The Bryan Bridge was constructed to carry U.S. Route 20 over the Niobrara River in Cherry County, Nebraska, near Valentine. It was built in 1932 and is a pin-connected arch bridge that is designated "Most Beautiful Steel Bridge" in its year, out of bridges costing less than $250,000, by the American Institute of Steel Construction. It is named after then-sitting Nebraska governor Charles W. Bryan.

According to its NRHP nomination, it is significant "in the area of structural engineering on a state level as an excellent and well-preserved example of a pin-connected cantilever arch bridge. It is the only one of its kind in Nebraska." The NRHP nominator interviewed its designer, Josef Sorkin of the state's Division of Bridge Design, on why he chose this type of design, and reported that he replied "aesthetics, it blended into the surroundings and it was also an economical design for the site." Cantilever arch structures, which have been infrequently used nationwide, were constructed in the mid 1920s to mid 1930s.
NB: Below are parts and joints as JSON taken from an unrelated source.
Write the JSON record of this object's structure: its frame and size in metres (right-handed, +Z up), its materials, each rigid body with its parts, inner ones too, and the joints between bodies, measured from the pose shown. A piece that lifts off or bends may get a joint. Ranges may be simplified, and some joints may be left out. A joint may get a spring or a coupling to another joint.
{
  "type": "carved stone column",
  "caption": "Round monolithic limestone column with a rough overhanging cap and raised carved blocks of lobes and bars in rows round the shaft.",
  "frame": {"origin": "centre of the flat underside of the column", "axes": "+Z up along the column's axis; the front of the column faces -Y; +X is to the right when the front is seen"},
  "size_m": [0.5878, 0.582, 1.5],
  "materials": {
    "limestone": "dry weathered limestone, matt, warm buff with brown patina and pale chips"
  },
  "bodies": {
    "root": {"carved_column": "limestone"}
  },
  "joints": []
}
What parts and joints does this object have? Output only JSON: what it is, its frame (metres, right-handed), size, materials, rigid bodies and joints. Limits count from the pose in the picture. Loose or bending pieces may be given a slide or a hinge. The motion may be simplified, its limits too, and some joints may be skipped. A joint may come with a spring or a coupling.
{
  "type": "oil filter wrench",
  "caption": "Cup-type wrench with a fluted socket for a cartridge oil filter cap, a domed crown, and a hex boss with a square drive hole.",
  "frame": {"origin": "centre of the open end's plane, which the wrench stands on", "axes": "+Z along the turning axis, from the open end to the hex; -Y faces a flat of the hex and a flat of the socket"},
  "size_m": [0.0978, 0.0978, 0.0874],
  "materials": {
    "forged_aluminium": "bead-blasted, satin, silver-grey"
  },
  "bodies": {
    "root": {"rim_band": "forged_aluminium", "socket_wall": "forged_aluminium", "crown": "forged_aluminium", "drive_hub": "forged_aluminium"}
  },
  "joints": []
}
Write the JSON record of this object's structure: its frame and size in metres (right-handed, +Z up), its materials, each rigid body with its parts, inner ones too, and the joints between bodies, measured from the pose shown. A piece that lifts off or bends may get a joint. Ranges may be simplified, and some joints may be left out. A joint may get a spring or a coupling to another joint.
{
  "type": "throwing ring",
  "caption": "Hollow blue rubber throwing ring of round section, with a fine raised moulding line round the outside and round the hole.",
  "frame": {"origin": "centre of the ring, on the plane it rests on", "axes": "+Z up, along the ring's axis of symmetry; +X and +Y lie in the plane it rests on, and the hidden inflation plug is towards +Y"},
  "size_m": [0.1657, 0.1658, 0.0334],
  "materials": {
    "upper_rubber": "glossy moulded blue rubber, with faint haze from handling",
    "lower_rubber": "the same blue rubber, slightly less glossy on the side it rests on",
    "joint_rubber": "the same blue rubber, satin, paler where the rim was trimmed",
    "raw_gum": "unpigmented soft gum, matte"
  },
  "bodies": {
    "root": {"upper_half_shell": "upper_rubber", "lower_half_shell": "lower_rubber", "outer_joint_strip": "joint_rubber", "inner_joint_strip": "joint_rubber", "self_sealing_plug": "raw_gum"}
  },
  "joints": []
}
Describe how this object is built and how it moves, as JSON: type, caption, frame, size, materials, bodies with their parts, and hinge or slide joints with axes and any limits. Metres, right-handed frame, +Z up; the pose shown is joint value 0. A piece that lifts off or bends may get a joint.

The cantilever type of truss bridge permitted longer spans and was typically used for spanning major rivers."

National Register designation was given in 1988. It is also designated as NeHBS #CE00-28. In 1995, the bridge was designated as a State Historic Civil Engineering Landmark by the American Society of Civil Engineers.

U.S. Route 20 now crosses the Niobrara River about 2000 ft to the north.